When the errands run you

In Nairobi life-admin is a job in itself. The Economist’s Africa correspondent argues that it helps to keep poor countries poor

By Daniel Knowles

If you’ve ever complained about something small on Twitter – a bus being late, or your WiFi being down – you might have been mocked for having a “first-world problem”. In the rich world, the logic goes, we worry about small stuff: traffic, slow internet, whether the avocados you just bought will be ripe in time for the brunch you have planned at the weekend. In poor countries, by contrast, people have real worries: being bombed or raped or starving to death under a burning Sahelian sun. And it is a fair point. Even with Donald Trump at the helm, America probably will not become a lawless kleptocracy like Congo. Even after Brexit, Britain won’t collapse into Eritrean isolation.

But the problem with the idea of “first-world problems” is that, actually, they’re a lot more common in what we used to call the “third world”. Indeed, it is one of the things nobody tells you about working in Africa. Before I moved to Kenya, I had no idea that errands could consume so much of my life.

Take, for example, getting around. Recently I had to apply for a new Congolese visa, which meant going into Nairobi’s city centre. Getting there means enduring some of the worst traffic in the world. According to local rumour, the police deliberately block up the roads in exchange for bribes from the street hawkers who sell everything from newspapers to maps and picnic hampers. The reality is, I suspect, more simple: there are just too many vehicles for the roads. And so a journey that should take 15 minutes in smooth traffic can take several hours.

Not wanting to drive in and out myself, I hopped into a matatu – a minibus taxi – and headed in, crammed in with 12 other passengers. Matatus are not the transport of the poor. My journey cost me 50 Kenyan shillings each way: about 50 cents, more than a lot of Nairobians can afford. They are the transport of the urban middle class. And so the other passengers on this battered bus shamed me with their smart suits and ties and polished shoes which they lifted carefully through the mud at the bus stop. Most Nairobians walk to get around.

Roughly an hour later we arrived, and I walked to the embassy. But first I had to deposit cash at a local bank. In American dollars. So I had to find somewhere to buy dollars, then go to the bank and stand in a queue to deposit them. Then I had to sort out my paperwork.

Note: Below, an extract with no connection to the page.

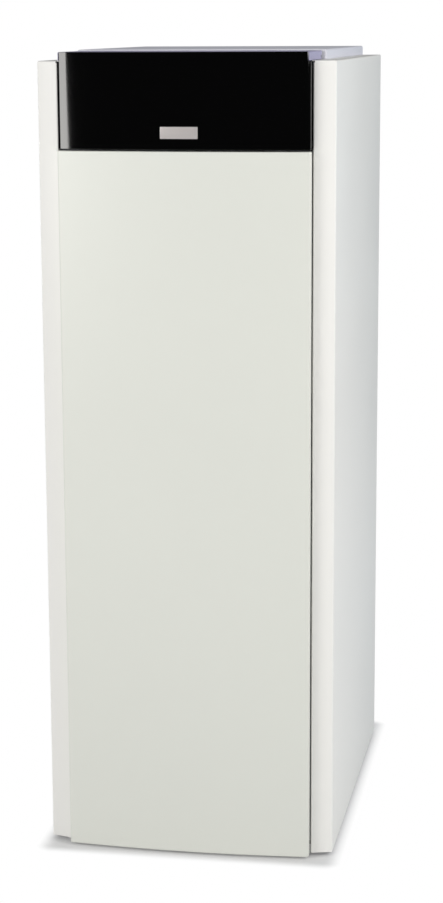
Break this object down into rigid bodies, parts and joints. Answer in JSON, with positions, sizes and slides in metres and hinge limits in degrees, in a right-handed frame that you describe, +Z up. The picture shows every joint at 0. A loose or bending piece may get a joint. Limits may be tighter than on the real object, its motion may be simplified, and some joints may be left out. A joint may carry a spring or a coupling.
{
  "type": "oil combi boiler",
  "caption": "Tall floor-standing oil combi boiler: white case with a hinged door, lift-up black fascia with grey hood, boiler, burner with fan and a hot water tank.",
  "frame": {"origin": "middle of the object's footprint, on the floor", "axes": "+Z up, -Y towards the front door, +X to the right when facing the door"},
  "size_m": [0.6, 0.88, 1.654],
  "materials": {
    "case_white": "satin white powder coat",
    "frame_zinc": "zinc plated sheet",
    "hood_grey": "satin lilac grey paint",
    "lid_grey": "satin light grey paint",
    "fascia_black": "glossy black",
    "badge_silver": "bare silver plate",
    "console_grey": "fine grained moulding",
    "knob_black": "matt black moulding",
    "switch_red": "glossy red moulding",
    "gauge_white": "smooth white moulding",
    "tank_foam": "blue foam jacket",
    "jacket_silver": "silver faced insulation jacket",
    "cast_iron": "dark painted casting",
    "flue_steel": "stainless tube",
    "burner_alloy": "die cast alloy",
    "motor_dark": "dark painted finned casting",
    "brass": "turned brass",
    "copper": "drawn copper tube",
    "vessel_red": "red enamel",
    "lever_red": "red dipped steel",
    "foot_black": "black foot"
  },
  "bodies": {
    "casing": {"side_panel_left": "case_white", "side_panel_right": "case_white", "rear_panel": "frame_zinc", "base_tray": "frame_zinc", "frame_post_left": "frame_zinc", "frame_post_right": "frame_zinc", "console_shelf": "frame_zinc", "hinge_bracket_lower": "frame_zinc", "hinge_bracket_upper": "frame_zinc", "door_catch": "knob_black", "control_housing": "console_grey", "control_panel": "console_grey", "display_window": "fascia_black", "gauge_body": "gauge_white", "stand_front": "frame_zinc", "stand_rear": "frame_zinc", "hot_water_tank": "tank_foam", "tank_cover": "cast_iron", "boiler_body": "jacket_silver", "boiler_front_plate": "cast_iron", "flue_outlet": "flue_steel", "burner_housing": "burner_alloy", "burner_motor": "motor_dark", "oil_pump": "burner_alloy", "burner_control": "console_grey", "blast_tube": "frame_zinc", "oil_filter": "brass", "oil_line": "copper", "oil_supply_pipe": "copper", "heating_pump": "cast_iron", "charging_pump": "cast_iron", "charge_pipe": "copper", "expansion_vessel": "vessel_red", "safety_valve": "brass", "flow_pipe": "copper", "return_pipe": "copper", "hot_water_pipe": "copper", "cold_water_pipe": "copper", "drain_cock": "brass", "cable_gland": "knob_black"},
    "door": {"front_door": "case_white", "hinge_lug_lower": "frame_zinc", "hinge_lug_upper": "frame_zinc"},
    "hood": {"fascia": "fascia_black", "console_hood": "hood_grey", "badge_plate": "badge_silver"},
    "lid": {"top_cover": "lid_grey"},
    "rocker": {"mains_switch": "switch_red"},
    "boiler_dial": {"boiler_knob": "knob_black"},
    "water_dial": {"hot_water_knob": "knob_black"},
    "button": {"reset_button": "switch_red"},
    "needle": {"gauge_needle": "switch_red"},
    "fan": {"fan_wheel": "frame_zinc"},
    "lever": {"drain_lever": "lever_red"},
    "foot_fl": {"foot_front_left": "foot_black"},
    "foot_fr": {"foot_front_right": "foot_black"},
    "foot_rl": {"foot_rear_left": "foot_black"},
    "foot_rr": {"foot_rear_right": "foot_black"}
  },
  "joints": [
    {"name": "door_hinge", "type": "hinge", "parent": "casing", "child": "door", "pos_m": [-0.2425, -0.4305, 0.18], "axis": [0, 0, -1], "range_deg": [0, 110]},
    {"name": "hood_hinge", "type": "hinge", "parent": "casing", "child": "hood", "pos_m": [0, -0.268, 1.64], "axis": [-1, 0, 0], "range_deg": [0, 85]},
    {"name": "lid_lift", "type": "slide", "parent": "casing", "child": "lid", "axis": [0, 0, 1], "range_m": [0, 0.25]},
    {"name": "rocker_tilt", "type": "hinge", "parent": "casing", "child": "rocker", "pos_m": [-0.1952, -0.4003, 1.5473], "axis": [-1, 0, 0], "range_deg": [0, 16]},
    {"name": "boiler_dial_turn", "type": "hinge", "parent": "casing", "child": "boiler_dial", "pos_m": [0.0244, -0.4003, 1.5473], "axis": [0, 1, 0], "range_deg": [0, 270]},
    {"name": "water_dial_turn", "type": "hinge", "parent": "casing", "child": "water_dial", "pos_m": [0.09516, -0.4003, 1.5473], "axis": [0, 1, 0], "range_deg": [0, 270]},
    {"name": "needle_turn", "type": "hinge", "parent": "casing", "child": "needle", "pos_m": [0.18056, -0.4046, 1.5473], "axis": [0, 1, 0], "range_deg": [0, 260]},
    {"name": "reset_press", "type": "slide", "parent": "casing", "child": "button", "axis": [0, 1, 0], "range_m": [0, 0.003], "stiffness_N_per_m": 400},
    {"name": "fan_spin", "type": "hinge", "parent": "casing", "child": "fan", "pos_m": [0.06, -0.24, 0.89], "axis": [1, 0, 0], "continuous": true},
    {"name": "drain_turn", "type": "hinge", "parent": "casing", "child": "lever", "pos_m": [-0.15, -0.1553, 0.615], "axis": [0, 0, 1], "range_deg": [0, 90]},
    {"name": "foot_fl_screw", "type": "slide", "parent": "casing", "child": "foot_fl", "axis": [0, 0, -1], "range_m": [0, 0.015]},
    {"name": "foot_fr_screw", "type": "slide", "parent": "casing", "child": "foot_fr", "axis": [0, 0, -1], "range_m": [0, 0.015]},
    {"name": "foot_rl_screw", "type": "slide", "parent": "casing", "child": "foot_rl", "axis": [0, 0, -1], "range_m": [0, 0.015]},
    {"name": "foot_rr_screw", "type": "slide", "parent": "casing", "child": "foot_rr", "axis": [0, 0, -1], "range_m": [0, 0.015]}
  ]
}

And gosh do African bureaucrats love paperwork. Applying for a Nigerian visa once, I had to supply details of my hair colour, height, eye colour and whether my parents were married or not. With Congo, only a letter from the ministry of communication spared me from having to get a letter “legalised by a lawyer from the commission of oaths” (whatever that means) to submit with everything else.

This simple task – handing over some paperwork, including all of the photocopying, money moving and waiting – ended up consuming the best part of a day. And another couple of hours the next day picking the visa up. But in this it is typical of a lot of life in Africa. You might expect visas to be bureaucratic. But even more mundane things take time. Despite the advent of mobile money, paying bills far too often involves handing over physical cash. Without a proper postal system, if you need to send something to somebody, you have to deliver it yourself. Online shopping hasn’t really taken off, so when you need groceries you have to go and get them. And everything involves driving around, and so getting stuck in traffic jams.

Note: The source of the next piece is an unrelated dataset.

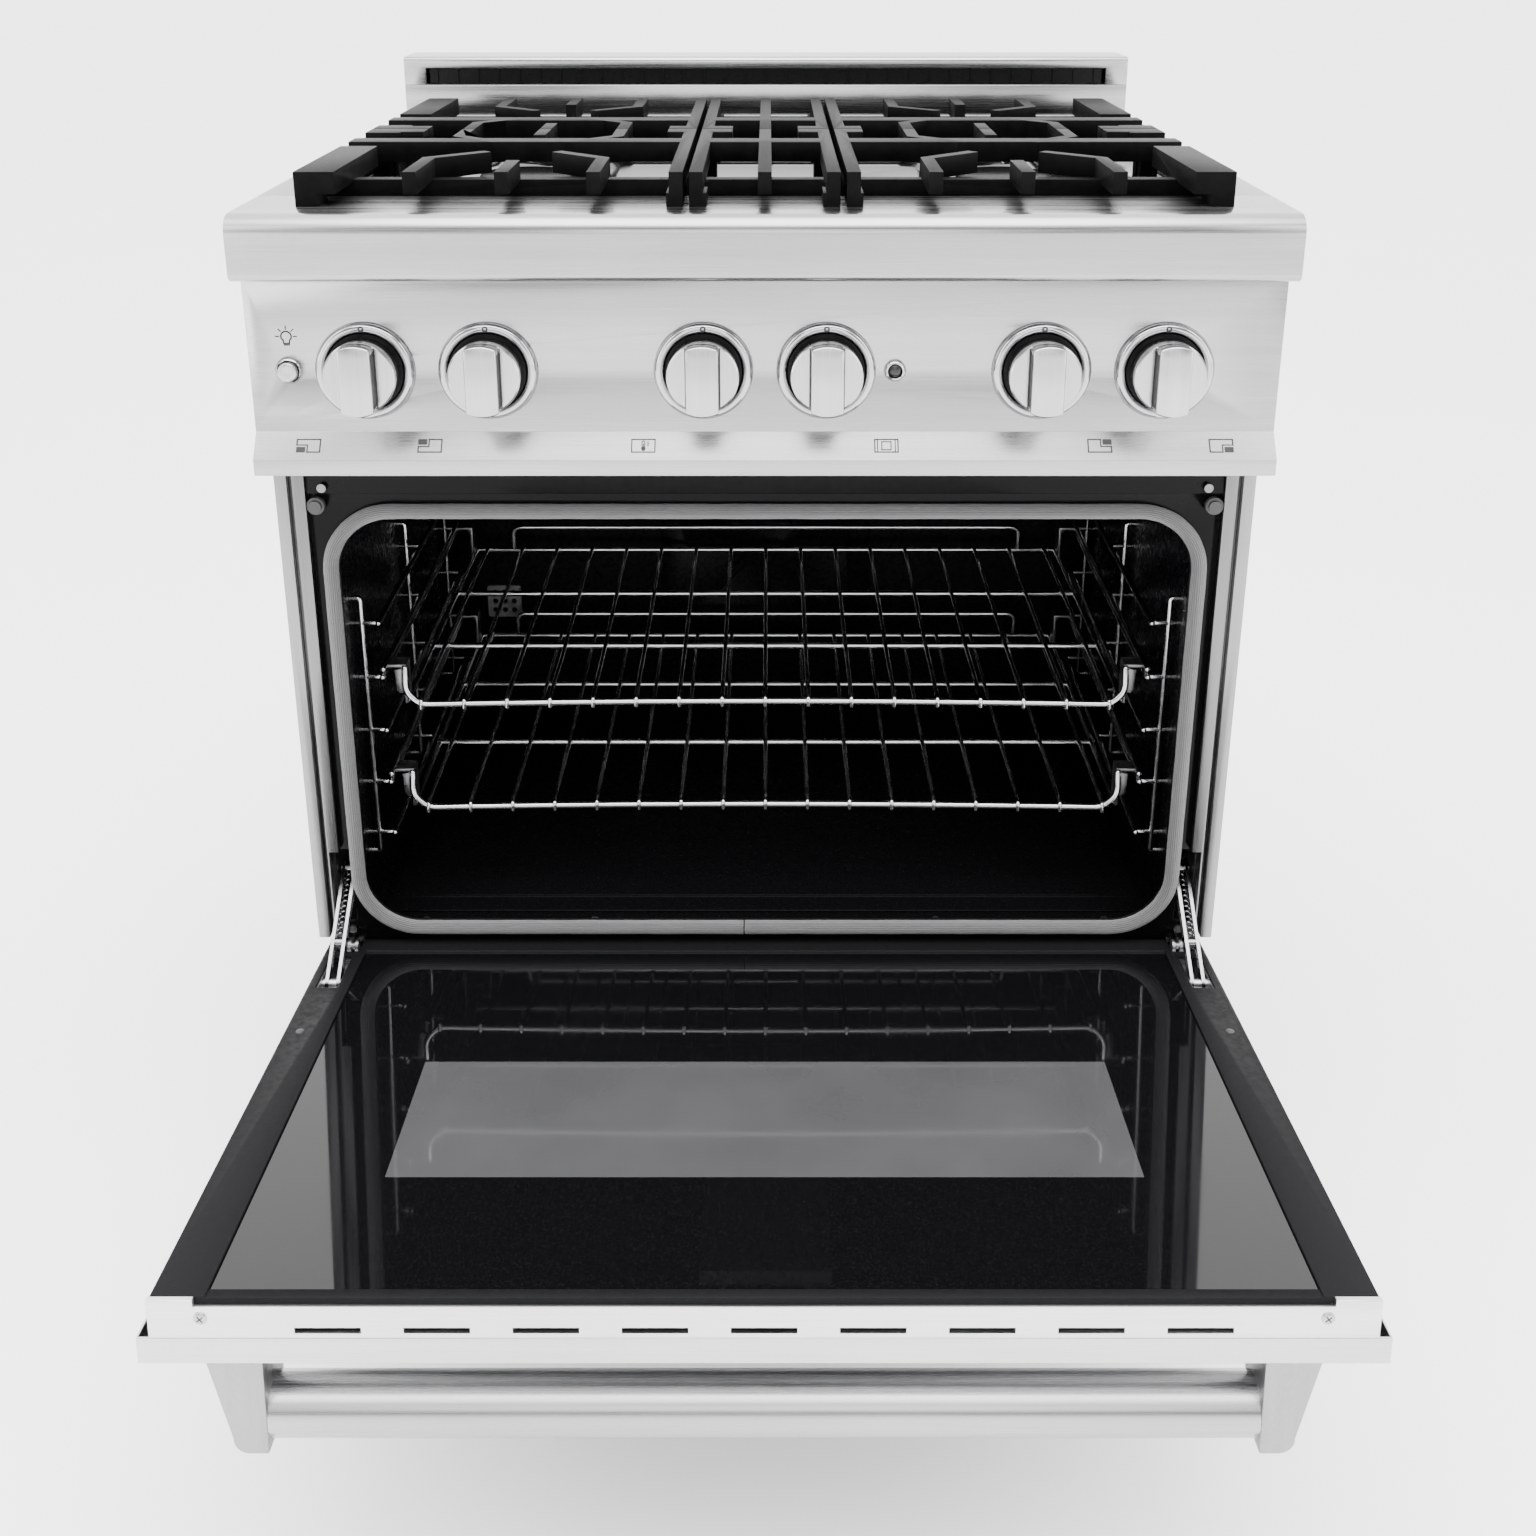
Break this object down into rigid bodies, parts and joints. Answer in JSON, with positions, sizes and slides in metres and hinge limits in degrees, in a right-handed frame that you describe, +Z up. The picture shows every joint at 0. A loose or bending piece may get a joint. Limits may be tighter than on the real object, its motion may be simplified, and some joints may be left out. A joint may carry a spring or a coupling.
{
  "type": "freestanding gas range",
  "caption": "Freestanding gas range with cast-iron grates, front control knobs, a tubular door handle and an oven door shown open over two wire racks.",
  "frame": {"origin": "on the floor under the middle of the range with its door open", "axes": "+X to the right of someone facing the range, +Y from the open door to the wall behind, +Z up"},
  "size_m": [0.76, 1.0792, 0.9735],
  "materials": {
    "brushed_steel": "fine horizontal brushed grain",
    "bright_steel": "satin",
    "black_enamel": "glossy vitreous enamel",
    "galvanised": "dull zinc",
    "cast_iron": "matte enamel",
    "chrome_wire": "plated wire",
    "chrome": "polished",
    "knob_metal": "satin",
    "burner_metal": "cast",
    "wool": "fibrous blanket",
    "seal": "woven cord",
    "bumper": "matte",
    "gland": "matte",
    "brass": "satin",
    "black_glass": "printed black round a clear window",
    "lens": "dark lens",
    "zinc": "zinc plated"
  },
  "bodies": {
    "chassis": {"side_panel_left": "brushed_steel", "side_panel_right": "brushed_steel", "rear_panel": "galvanised", "base_pan": "galvanised", "kick_panel": "brushed_steel", "front_posts": "brushed_steel", "front_frame": "black_enamel", "oven_liner": "black_enamel", "oven_floor_plate": "black_enamel", "insulation": "wool", "door_gasket": "seal", "door_bumpers": "bumper", "frame_screws": "zinc", "rack_guides": "chrome_wire", "oven_burners": "zinc", "fan_cover": "black_enamel", "sensor_grille": "zinc", "control_panel": "brushed_steel", "panel_bezels": "chrome", "indicator_lamp": "lens", "gas_manifold": "zinc", "front_rail": "brushed_steel", "cooktop_rims": "brushed_steel", "spill_tray": "black_enamel", "burner_bases": "burner_metal", "burner_caps": "cast_iron", "grate_front_left": "cast_iron", "grate_front_middle": "cast_iron", "grate_front_right": "cast_iron", "grate_rear_left": "cast_iron", "grate_rear_middle": "cast_iron", "grate_rear_right": "cast_iron", "backguard_riser": "brushed_steel", "backguard_cap": "brushed_steel", "hinge_receivers": "zinc", "gas_inlet": "brass", "cord_gland": "gland", "levelling_feet": "zinc"},
    "door": {"door_skin": "brushed_steel", "door_liner": "black_enamel", "door_end_trim": "bright_steel", "door_inner_glass": "black_glass", "door_outer_glass": "black_glass", "door_insulation": "wool", "handle_bar": "brushed_steel", "handle_brackets": "bright_steel", "hinge_plates": "zinc", "door_screws": "zinc"},
    "strut_left": {"hinge_strut_left": "chrome"},
    "strut_right": {"hinge_strut_right": "chrome"},
    "button": {"lamp_button": "chrome"},
    "rack_upper": {"rack_upper": "chrome_wire"},
    "rack_lower": {"rack_lower": "chrome_wire"},
    "knob_front_left": {"knob_front_left": "knob_metal"},
    "knob_rear_left": {"knob_rear_left": "knob_metal"},
    "knob_temperature": {"knob_temperature": "knob_metal"},
    "knob_oven": {"knob_oven": "knob_metal"},
    "knob_rear_right": {"knob_rear_right": "knob_metal"},
    "knob_front_right": {"knob_front_right": "knob_metal"}
  },
  "joints": [
    {"name": "door_hinge", "type": "hinge", "parent": "chassis", "child": "door", "pos_m": [0, -0.10838, 0.287], "axis": [-1, 0, 0], "range_deg": [0, 84.6]},
    {"name": "strut_pin_left", "type": "hinge", "parent": "door", "child": "strut_left", "pos_m": [-0.3545, -0.15692, 0.28355], "axis": [-1, 0, 0], "range_deg": [-84.6, 0]},
    {"name": "strut_pin_right", "type": "hinge", "parent": "door", "child": "strut_right", "pos_m": [0.3545, -0.15692, 0.28355], "axis": [-1, 0, 0], "range_deg": [-84.6, 0]},
    {"name": "knob_turn_front_left", "type": "hinge", "parent": "chassis", "child": "knob_front_left", "pos_m": [-0.293, -0.13538, 0.7966], "axis": [0, -1, 0], "range_deg": [0, 210]},
    {"name": "knob_turn_rear_left", "type": "hinge", "parent": "chassis", "child": "knob_rear_left", "pos_m": [-0.203, -0.13538, 0.7966], "axis": [0, -1, 0], "range_deg": [0, 210]},
    {"name": "knob_turn_temperature", "type": "hinge", "parent": "chassis", "child": "knob_temperature", "pos_m": [-0.045, -0.13538, 0.7966], "axis": [0, -1, 0], "range_deg": [0, 270]},
    {"name": "knob_turn_oven", "type": "hinge", "parent": "chassis", "child": "knob_oven", "pos_m": [0.045, -0.13538, 0.7966], "axis": [0, -1, 0], "range_deg": [0, 270]},
    {"name": "knob_turn_rear_right", "type": "hinge", "parent": "chassis", "child": "knob_rear_right", "pos_m": [0.203, -0.13538, 0.7966], "axis": [0, -1, 0], "range_deg": [0, 210]},
    {"name": "knob_turn_front_right", "type": "hinge", "parent": "chassis", "child": "knob_front_right", "pos_m": [0.293, -0.13538, 0.7966], "axis": [0, -1, 0], "range_deg": [0, 210]},
    {"name": "lamp_button_press", "type": "slide", "parent": "chassis", "child": "button", "axis": [0, 1, 0], "range_m": [0, 0.003], "stiffness_N_per_m": 300},
    {"name": "rack_slide_upper", "type": "slide", "parent": "chassis", "child": "rack_upper", "axis": [0, 1, 0], "range_m": [-0.3, 0]},
    {"name": "rack_slide_lower", "type": "slide", "parent": "chassis", "child": "rack_lower", "axis": [0, 1, 0], "range_m": [-0.3, 0]}
  ],
  "couplings": [
    {"joint": "strut_pin_left", "follows": "door_hinge", "ratio": -1},
    {"joint": "strut_pin_right", "follows": "door_hinge", "ratio": -1}
  ]
}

Fortunately, there is a solution. For me, his name is Johnny. Johnny is a motorbike courier – but much more than that. He is a personal postal system, an editorial assistant and a general dogsbody. For a small fee, he will go to the shops and bring you a bottle of wine when you run out at a dinner party. He will happily wait in line at an embassy, if you know what paperwork to submit (a problem I had with the Congolese). He will efficiently take a forgotten key back to a friend. Spending a lot of time anywhere in Africa, you quickly pick up phone numbers for people like Johnny.

But hiring people to do your dirty work is only possible if you have some money. Most Africans cannot afford to hire people to do their errands – they have to do them themselves, travelling tortuous routes by matatu or on foot. Being so dependent on the help of others helps you to understand why rich countries are rich. It is precisely because people don’t need to spend hours on simple tasks. Whether it is washing machines or the London Underground, life in the West is full of time-saving conveniences that free us up to do our jobs. In most of Africa, by contrast, few people have salaried jobs, but everybody is working, all of the time, painstakingly doing work that in rich countries we have worked out how to rid ourselves of.

And so when I see articles in Western newspapers wondering about algorithms and robots abolishing people’s jobs, I can’t help but think that this is excellent news. Yes it will be disruptive. Yes the gains will not benefit everybody equally. But it is the abolition of needless work that makes us rich. And I will continue to think that right up until somebody invents a machine that writes newspaper articles.